The bottom line is that the purchase of an FIA may make sense, with or without a lifetime income rider, depending on the preferences of the buyer. But shopping around is critical because many FIAs are poor buys. Until 2018, buyers must be committed to doing independent FIA research. If they are not, they should take FIAs off their shopping list.
Call him Jim Smith. A 60-year-old, lifelong Midwesterner interested in burnishing his future retirement portfolio, he heard on the grapevine that he should look into buying an annuity – specifically a fixed indexed annuity (FIA). He was told that it invested in the stock market indirectly and that – hard though it seemed to believe — it would not lose money in a year in which the stock market declined.
So Smith picked up the phone and chatted with a financial planning firm advertising FIAs. Sure enough, it told him that a FIA was an excellent investment that invested in a stock index and did not, in fact, lose money in a down market. The FIA would even provide a 10 percent upfront bonus on the “income base” of his annuity, his broker added – explaining that this was the foundation on which annual cash withdrawals are calculated.
Smith invested $200,000 in the annuity. He isn’t a studious man and doesn’t yet know that he didn’t get the whole story, largely because he didn’t ask good, penetrating questions. When he receives his quarterly and annual statements, he will learn what he should have asked and may regret not buying a different annuity — perhaps a variable annuity, which invests directly in the market, not in a market index, and pays 100 percent of market returns. Smith ultimately learned that his FIA pays only 25 percent of the stock market’s annual return.
The Smith story is apocryphal. But this scenario unfolds all the time, and it’s a big reason why the U.S. Department of Labor has crafted new regulations, effective in January 2018, regarding the way FIAs and select other retirement products are sold. Brokers will have to follow new fiduciary guidelines. They will only be able to sell FIAs to a client, for example, if they put a client’s needs ahead of the FIA’s generous commission.
FIAs — fixed annuities with a variable rate of return, pegged to an investment index such as the S&P 500.– are in the spotlight today because they have been selling extremely briskly in recent quarters, while annuity sales overall ae flat.

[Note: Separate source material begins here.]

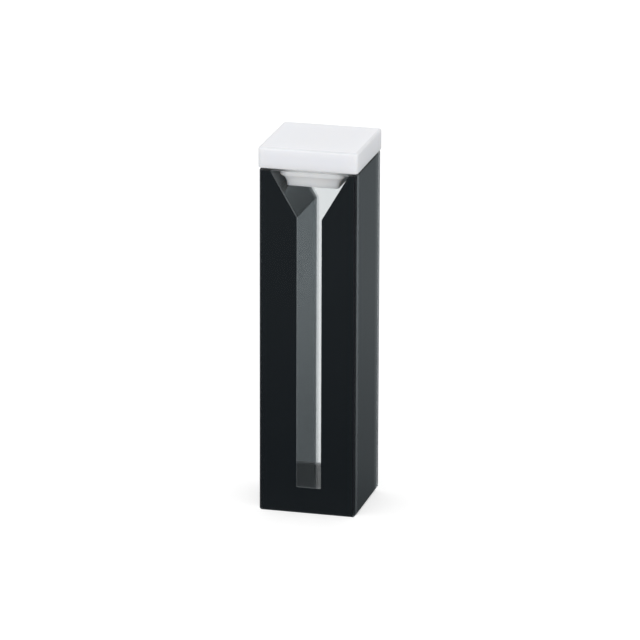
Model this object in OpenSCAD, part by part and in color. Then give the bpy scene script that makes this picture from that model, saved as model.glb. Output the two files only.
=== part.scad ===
// Semi-micro spectrophotometer cuvette with black side walls and a push-in lid.
// The cell is five quartz pieces fused face to face: two clear windows, two black
// walls whose inner faces lean back into a funnel at the top, and a black base block.
// The lid is one white piece: a cap that sits on the cell's rim, a collar below it that
// fills the mouth of the funnel, and a square plug whose root flares out to the collar.
// The origin is the centre of the cell's underside. +Z is up, the front window is
// at -Y, and the light passes along Y.

/* [Cell] */
// Width of the cell, across its black walls
cell_w = 12.5; // [11.8:0.1:14]
// Light path, from one window's inner face to the other's
light_path = 10; // [8.5:0.5:14]
// Thickness of each window
window_t = 1.25; // [0.8:0.05:2]
// Height of the cell without its lid
cell_h = 45; // [35:1:60]
// Bevel along the cell's outer edges
edge_bevel = 0.25; // [0.1:0.05:0.4]

/* [Chamber] */
// Width of the chamber, between the black walls
chamber_w = 3.2; // [1:0.1:5]
// Height of the chamber's floor above the underside
floor_h = 3.2; // [1.5:0.1:6]
// Width of the funnel at the rim
funnel_w = 10.7; // [9.5:0.1:11]
// Depth of the funnel, from the rim to where its slopes meet the chamber
funnel_h = 6.4; // [5:0.1:10]

/* [Lid cap] */
// How far the cap stands out past the cell on each side
cap_overhang = 0.15; // [0.05:0.05:1]
// Thickness of the cap
cap_t = 2.7; // [1.6:0.1:5]
// Radius of the cap's upright corners
cap_corner_r = 0.5; // [0.5:0.05:2]
// Radius along the cap's top edge
cap_top_r = 0.3; // [0.1:0.05:0.45]
// Radius along the cap's lower edge
cap_lower_r = 0.2; // [0.05:0.05:0.45]

/* [Lid plug] */
// Length of the plug, from the cap's underside down
plug_h = 2.75; // [2:0.05:3.5]
// Clearance from each slope of the funnel, at the plug's lower end
plug_clearance = 0.4; // [0.2:0.05:0.8]
// Radius of the plug's upright corners
plug_corner_r = 0.3; // [0.3:0.05:1]
// Radius along the plug's lower edge
plug_lower_r = 0.1; // [0.05:0.05:0.25]
// Height of the plug's straight side, between its lower edge and the flare
plug_side_h = 0.05; // [0.05:0.05:0.5]
// Height of the collar between the flare and the cap
collar_h = 1.25; // [0.5:0.05:1.6]
// Clearance from the nearest inner faces of the cell, at the collar's lower edge
collar_clearance = 0.4; // [0.1:0.05:0.6]

/* [Hidden] */
$fn = 96;

CLEAR_QUARTZ = [0.82, 0.87, 0.88, 0.45];
BLACK_QUARTZ = [0.08, 0.09, 0.10];
WHITE_PTFE = [0.93, 0.93, 0.94];

// How far a cutting shape runs past what it cuts
CUT = 1;

cell_d = light_path + 2 * window_t;
half_w = cell_w / 2;
half_path = light_path / 2;

// Gain in the funnel's half width for each millimetre of height
funnel_slope = (funnel_w - chamber_w) / 2 / funnel_h;

// Sizes that are worked out for the lid are taken down to a whole hundredth of a
// millimetre, so that its straight and round faces meet exactly
function hundredths(size) = floor(size * 100) / 100;

// Half of the funnel's width at a depth below the rim
function funnel_half_w(depth) = funnel_w / 2 - depth * funnel_slope;

// The plug clears both slopes of the funnel at its lower end, and is square
plug_w = hundredths(2 * (funnel_half_w(plug_h) - plug_clearance));

// The collar is as wide as the nearer pair of inner faces lets it be at its lower edge.
// The flare leads out to it in one arc, which starts in line with the plug's side and
// is a quarter circle at most.
collar_half_w = min(funnel_half_w(collar_h), half_path) - collar_clearance;
flare_h = plug_h - collar_h - plug_side_h - plug_lower_r;
flare_reach = hundredths(min(collar_half_w - plug_w / 2, flare_h));
flare_r = hundredths((flare_h * flare_h + flare_reach * flare_reach) / 2 / flare_reach);

cap_w = cell_w + 2 * cap_overhang;
cap_d = cell_d + 2 * cap_overhang;

// Rectangle centred on the origin with its four corners cut off at 45 degrees
module bevelled_rectangle(w, h, bevel) {
    x = w / 2;
    y = h / 2;
    polygon([
        [bevel - x, -y], [x - bevel, -y], [x, bevel - y], [x, y - bevel],
        [x - bevel, y], [bevel - x, y], [-x, y - bevel], [-x, bevel - y]
    ]);
}

// The whole cell's outside with every edge bevelled. Each fused piece is a slice of
// it, so the bevels run on from one piece to the next.
module cell_outside() {
    intersection() {
        linear_extrude(height = cell_h)
            bevelled_rectangle(cell_w, cell_d, edge_bevel);
        translate([0, 0, cell_h / 2])
            rotate([90, 0, 0])
                linear_extrude(height = cell_d, center = true)
                    bevelled_rectangle(cell_w, cell_h, edge_bevel);
        translate([0, 0, cell_h / 2])
            rotate([90, 0, 90])
                linear_extrude(height = cell_w, center = true)
                    bevelled_rectangle(cell_d, cell_h, edge_bevel);
    }
}

// Clear plate over the whole front (side = -1) or rear (side = 1) of the cell
module window_plate(side) {
    color(CLEAR_QUARTZ)
        intersection() {
            cell_outside();
            translate([-half_w, side * (half_path + window_t / 2) - window_t / 2, 0])
                cube([cell_w, window_t, cell_h]);
        }
}

// Section of the right wall: its inner face rises straight from the underside and
// then slopes back to the funnel's edge at the rim
module wall_section() {
    polygon([
        [chamber_w / 2, 0],
        [half_w, 0],
        [half_w, cell_h],
        [funnel_w / 2, cell_h],
        [chamber_w / 2, cell_h - funnel_h]
    ]);
}

// Black wall on the right (side = 1) or the left (side = -1), between the windows
module black_wall(side) {
    color(BLACK_QUARTZ)
        intersection() {
            cell_outside();
            mirror([side < 0 ? 1 : 0, 0, 0])
                rotate([90, 0, 0])
                    linear_extrude(height = light_path, center = true)
                        wall_section();
        }
}

module front_window() {
    window_plate(-1);
}

module rear_window() {
    window_plate(1);
}

module left_wall() {
    black_wall(-1);
}

module right_wall() {
    black_wall(1);
}

// Black block between the walls and the windows. Its top is the chamber's floor.
module base_block() {
    color(BLACK_QUARTZ)
        translate([-chamber_w / 2, -half_path, 0])
            cube([chamber_w, light_path, floor_h]);
}

// What rounding a square corner takes off, for a corner at the origin whose material
// lies in the quadrant +X +Y
module corner_waste(r) {
    difference() {
        translate([-CUT, -CUT])
            square(r + CUT);
        translate([r, r])
            circle(r = r);
    }
}

// Edge of the cap, measured outwards from the axis of an upright corner
module cap_edge_section() {
    difference() {
        square([cap_corner_r, cap_t]);
        translate([cap_corner_r, 0])
            mirror([1, 0])
                corner_waste(cap_lower_r);
        translate([cap_corner_r, cap_t])
            mirror([1, 0])
                mirror([0, 1])
                    corner_waste(cap_top_r);
    }
}

// Edge of the plug and its collar, measured outwards from the axis of an upright corner.
// The circle that is cut away below the collar leaves the flare.
module plug_edge_section() {
    difference() {
        translate([0, -plug_h])
            square([plug_corner_r + flare_reach, plug_h]);
        translate([plug_corner_r + flare_r, -collar_h - flare_h])
            circle(r = flare_r);
        translate([plug_corner_r, -plug_h - CUT])
            square([flare_reach + CUT, CUT + plug_lower_r + plug_side_h]);
        translate([plug_corner_r, -plug_h])
            mirror([1, 0])
                corner_waste(plug_lower_r);
    }
}

// Carries an edge section round a rectangle: revolved at the corners, straight along
// the sides. axis_x and axis_y place the upright axes of the corners.
module carry_round(axis_x, axis_y) {
    for (x = [-axis_x, axis_x])
        for (y = [-axis_y, axis_y])
            translate([x, y, 0])
                rotate_extrude()
                    children();
    for (side = [0, 1])
        rotate([0, 0, 180 * side])
            translate([axis_x, 0, 0])
                rotate([90, 0, 0])
                    linear_extrude(height = 2 * axis_y, center = true)
                        children();
    for (side = [0, 1])
        rotate([0, 0, 180 * side + 90])
            translate([axis_y, 0, 0])
                rotate([90, 0, 0])
                    linear_extrude(height = 2 * axis_x, center = true)
                        children();
}

// Cap, with its underside on the plane z = 0
module lid_cap() {
    axis_x = cap_w / 2 - cap_corner_r;
    axis_y = cap_d / 2 - cap_corner_r;
    carry_round(axis_x, axis_y)
        cap_edge_section();
    translate([-axis_x, -axis_y, 0])
        cube([2 * axis_x, 2 * axis_y, cap_t]);
}

// Plug, hanging from the plane z = 0
module lid_plug() {
    axis = plug_w / 2 - plug_corner_r;
    carry_round(axis, axis)
        plug_edge_section();
    translate([-axis, -axis, -plug_h])
        cube([2 * axis, 2 * axis, plug_h]);
}

module lid() {
    color(WHITE_PTFE)
        translate([0, 0, cell_h]) {
            lid_cap();
            lid_plug();
        }
}

front_window();
rear_window();
left_wall();
right_wall();
base_block();
lid();
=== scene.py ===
"""The look of a square cuvette: clear windows, black walls, a white push-in lid and its studio.

Every length is in metres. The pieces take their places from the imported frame, and the
sizes that the frame doesn't give are the properties below. What only a finish or the
studio needs is a named value above the function that uses it.
"""

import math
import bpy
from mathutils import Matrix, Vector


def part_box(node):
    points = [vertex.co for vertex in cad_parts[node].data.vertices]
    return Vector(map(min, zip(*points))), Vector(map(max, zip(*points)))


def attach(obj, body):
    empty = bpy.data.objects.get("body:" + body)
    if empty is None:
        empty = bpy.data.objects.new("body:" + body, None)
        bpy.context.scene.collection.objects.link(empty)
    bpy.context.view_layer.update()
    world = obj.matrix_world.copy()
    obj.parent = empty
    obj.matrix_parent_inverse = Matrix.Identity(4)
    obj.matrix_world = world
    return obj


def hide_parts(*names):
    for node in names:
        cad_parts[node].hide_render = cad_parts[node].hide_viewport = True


bl_info = {
    "name": "Cuvette finish",
    "version": (1, 0, 0),
    "blender": (4, 5, 0),
    "location": "3D View > Sidebar > Cuvette",
    "description": "Builds the windows, black walls, base block and lid of a square cuvette",
    "category": "Object",
}

import bmesh
import bpy
from mathutils import Quaternion, Vector

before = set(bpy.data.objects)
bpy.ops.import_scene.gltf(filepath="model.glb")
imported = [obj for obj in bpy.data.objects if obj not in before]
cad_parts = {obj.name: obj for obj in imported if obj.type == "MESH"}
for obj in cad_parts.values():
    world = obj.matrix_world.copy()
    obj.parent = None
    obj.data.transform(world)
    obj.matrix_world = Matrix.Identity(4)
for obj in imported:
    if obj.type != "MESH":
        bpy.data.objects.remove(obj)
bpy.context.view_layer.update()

MM = 0.001
BODY = "root"

GLASS_SLOT = "window_quartz"
BLACK_SLOT = "black_quartz"
LID_SLOT = "white_fluoropolymer"

# What the frame says: the cell's outer corners, the corners of the base block, which is as
# wide and as deep as the chamber, the lid's corners, and the height of the rim
CELL_LOW = Vector(map(min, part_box("front_window")[0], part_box("rear_window")[0]))
CELL_HIGH = Vector(map(max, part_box("front_window")[1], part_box("rear_window")[1]))
BASE_LOW, BASE_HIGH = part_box("base_block")
LID_LOW, LID_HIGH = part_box("lid")
SEAT_Z = CELL_HIGH.z


# ---------------------------------------------------------------- properties


def length(name, description, default, low=0.0, high=100 * MM):
    """A length in metres, with its name, description, default and limits."""
    return bpy.props.FloatProperty(
        name=name,
        description=description,
        default=default,
        min=low,
        max=high,
        precision=5,
        unit="LENGTH",
        subtype="DISTANCE",
    )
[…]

In 1Q 2016, the latest figures available, FIA sales reached $15.6 billion, a 35 percent increase over 1Q 2015 and the second-highest quarterly sales mark ever, according to the Insured Retirement Institute. Total 1Q 2016 annuity sales, meanwhile, totaled $56.7 billion — a 7.6 percent decrease from 1Q 2015.
Some FIA buyers know the ins and outs of the product and are happy about their purchase. Select FIAs are good buys. These typically invest in increasingly popular low volatility indexes, which invest in stock indexes but also other assets, enhancing stability, and sometimes pay as much as 100 percent of the gains of the underlying indexes. They may be even better if purchased without a lifetime income rider, which is costly and undermines returns.
But too many buyers are not in this camp. Because the DOL regulations are not yet in place, they often buy into an exaggerated product story. They are not buying an FIA pegged to a low volatility index. They are not told that their FIA excludes dividends, which is a significant negative, nor are they told that they are saddled with an unusually long surrender penalty fee schedule.
An analysis by Fidelity Investments underscores the downside of many FIAs, notwithstanding the periodic bonuses paid. Over the 10-year period ended in 2015, the S&P 500 average annual return was 7.3 percent (5 percent without dividends). These numbers compare to a 3.14 percent annual return for a representative FIA that Fidelity chose to spotlight for comparison.
The bottom line is that the purchase of an FIA may make sense, with or without a lifetime income rider, depending on the preferences of the buyer. But shopping around is critical because many FIAs are poor buys. Until 2018, buyers must be committed to doing independent FIA research. If they are not, they should take FIAs off their shopping list.